As competition for influence and geopolitical advantage grows in the Red Sea region, greater investment will likely open new markets and opportunities in the region. As is often the case in post-conflict emerging markets, infrastructure projects will be an early priority along the western shores of the Red Sea in order to develop the coastline, increase deep-water ports, and increase accessibility to the growing markets in the Horn of Africa. The "Horn of Africa Initiative," which was drafted by the Intergovernmental Authority on Development, has prioritized investment and development of interconnection links across the Horn of Africa to support transport and energy interconnectivity. For their parts, the governments of Ethiopia, Eritrea, and Djibouti have outlined in their national strategies the desire to increase infrastructure investment. In the near-term, opportunities exist in infrastructure projects, to include construction of ports, roadways, and coastal development. For those able to navigate the ever-shifting geopolitical tides of the Red Sea, opportunities in this region are likely to increase in the years to come.

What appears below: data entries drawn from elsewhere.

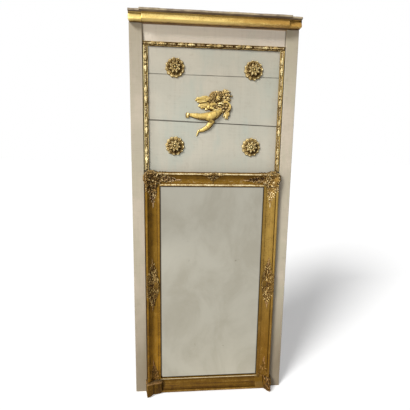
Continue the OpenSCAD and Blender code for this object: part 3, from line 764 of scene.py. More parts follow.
# ---------------------------------------------------------------- operators
class Piece:
    """What all the operators share."""

    bl_options = {"REGISTER"}


class TRUMEAU_OT_stage(Piece, bpy.types.Operator):
    """Sets up the floor, the lights and the camera"""

    bl_idname = "trumeau.stage"
    bl_label = "Stage"

    # The window: the lamp's width and height, its place and where it points, in metres
    window_size = 1.6, 1.4
    window_place = (-1.6, -2.4, 1.35)
    window_aim = (0, 0, 1.25)

    # The camera: its focal length and the render's width in pixels, the width of its sensor in
    # millimetres, its turns in degrees, and its place in metres
    focal = 312.0
    render_width = 410.0
    sensor = 36.0
    roll, tilt, pan = 0.88, 8.95, -4.72
    eye = (-0.166, -1.544, 1.284)

    def execute(self, context):
        s = studio()
        mesh = bpy.data.meshes.new("floor")
        reach = 60.0
        mesh.from_pydata([(-reach, -reach, 0), (reach, -reach, 0), (reach, reach, 0), (-reach, reach, 0)],
                         [], [(0, 1, 2, 3)])
        floor = bpy.data.objects.new("floor", mesh)
        context.scene.collection.objects.link(floor)
        mesh.materials.append(self.floor_material())
        self.world(context.scene, s.fill)
        self.sun(context.scene, s)
        self.window(context.scene, s.window)
        self.camera(context.scene)
        context.scene.view_settings.view_transform = "Standard"
        return {"FINISHED"}

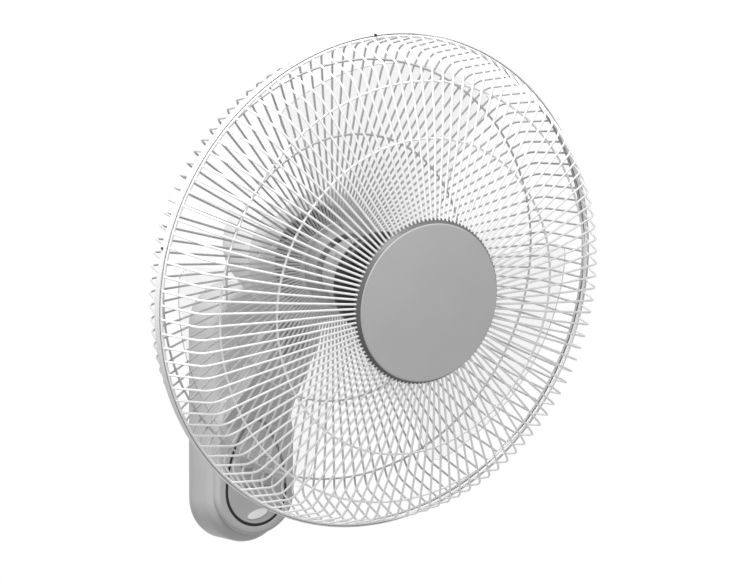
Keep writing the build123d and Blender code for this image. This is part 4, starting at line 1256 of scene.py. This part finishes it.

The US private sector is well-positioned to capitalize on the growing opportunities in the region. African nations are becoming increasingly leery of China's perceived "debt trap diplomacy." Between 2000 and 2020, Africa's external debt increased fivefold to USD 696 billion. Chinese lenders hold 12% of that debt. Meanwhile, African states are also cautious of the Gulf's perceived efforts to dole out significant investments as a means of purchasing alliances. The 2017 Saudi-Qatar rift concerned African leaders that Gulf investments came with implicit loyalty agreements. As a result, US private investment stands to benefit as a preferred partner in the region. In the near term, investment in infrastructure projects will be welcomed by littoral states along the western Red Sea. As these markets develop, such projects will be essential to link the western Red Sea states with the broader international economy.